Besides the use of the cursor (Points are listed here on MSDN), I have a question in my mind that if we can perform all the operations using query or stored procedure (if I'm not wrong, Like we can use Transact-SQL for ms-sql), is there any concrete point that we should use cursor?
Using cursors compared to big resultsets is like using video streaming instead of downloading an video in one swoop, and watching it when it has downloaded.
If you download, you have to have a few gigs of space and the patience to wait until the download finished. Now, no matter how fast your machine or network may be, everyone watches a movie at the same speed.
Normally any query gets sent to the server, executed, and the resultset sent over the network to you, in one burst of activity.
The cursor will give you access to the data row by row and stream every row only when you request it (can actually view it).
A cursor can save you time - because you don't need to wait for the processing and download of your complete recordset
It will save you memory, both on the server and on the client because they don't have to dedicate a big chunk of memory to resultsets
Load-balance both your network and your server - Working in "burst" mode is usually more efficient, but it can completely block your server and your network. Such delays are seldom desirable for multiuser environments. Streaming leaves room for other operations.
Allows operations on queried tables (under certain conditions) that do not affect your cursor directly. So while you are holding a cursor on a row, other processes are able to read, update and even delete other rows. This helps especially with very busy tables, many concurrent reads and writes.
Which brings us to some caveats, however:
Consistency: Using a cursor, you do (usually) not operate on a consistent snapshot of the data, but on a row. So your concurrency/consistency/isolation guarantees drop from the whole database (ACID) to only one row. You can usually inform your DBMS what level of concurrency you want, but if you are too nitpicky (locking the complete table you are in), you will throw away many of the resource savings on the server side.
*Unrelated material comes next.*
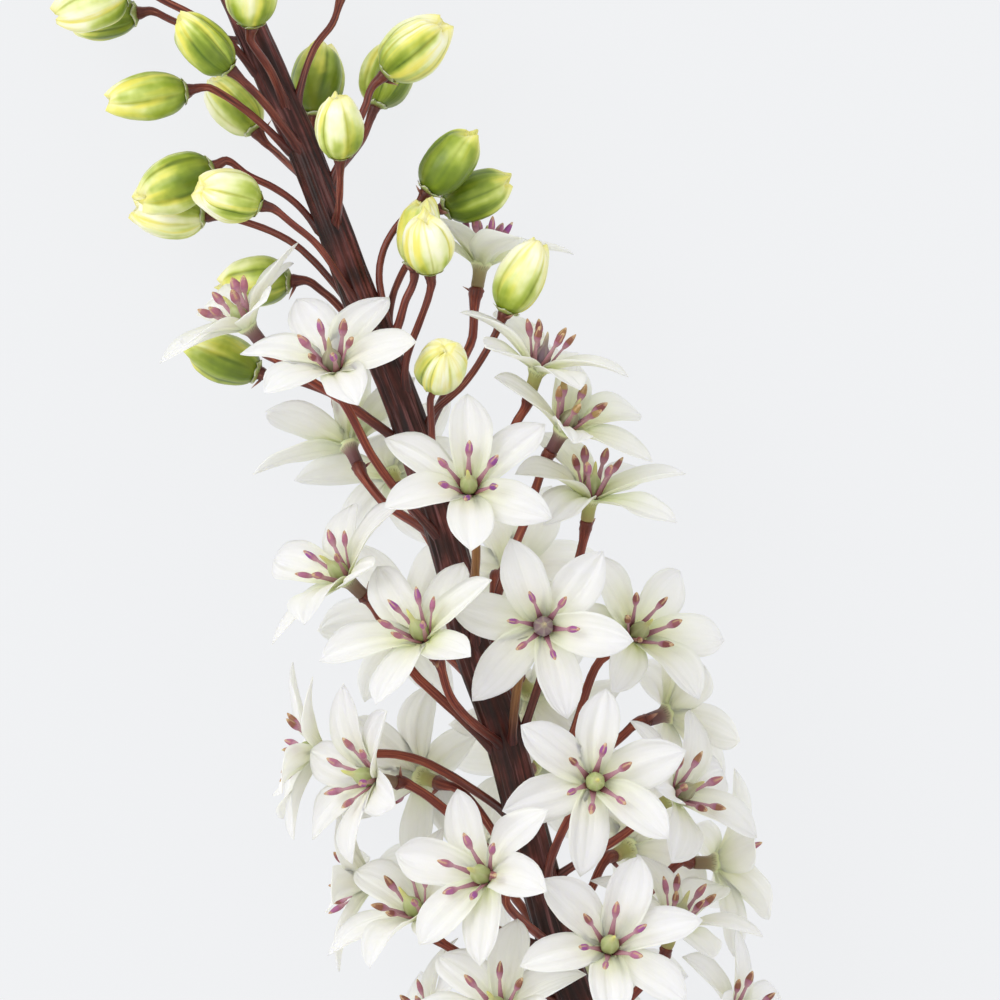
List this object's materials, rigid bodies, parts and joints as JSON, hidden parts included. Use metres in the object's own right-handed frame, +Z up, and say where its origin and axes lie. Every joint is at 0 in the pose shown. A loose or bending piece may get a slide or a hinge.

Transmitting every row by itself can be very inefficient, since every packet has negotiation overhead that you might avoid by sending big, maybe compressed, chunks of data per packet. ( No DB server or client library is stupid enough to transmit every row individually, there's caching and chunking on both ends, still, it is relevant.)
Cursors are harder to do right. Consider a query with a big resultset, motivating you to use a cursor, that uses a GROUP BY clause with aggregate functions. (Such queries are common in data warehouses). The GROUP BY can completely trash your server, because it has to generate and store the whole resultset at once, maybe even holding locks on other tables.
Rule of thumb:
If you work on small, quickly created resultsets, don't use cursors.
Cursors excell on ad hoc, complex (referentially), queries of sequential nature with big resultsets and low consistency requirements.
"Sequential nature" means there are no aggregate functions in heavy GROUP BY clauses in your query. The server can lazily decide to compute 10 rows for your cursor to consume from a cache and do other stuff meanwhile.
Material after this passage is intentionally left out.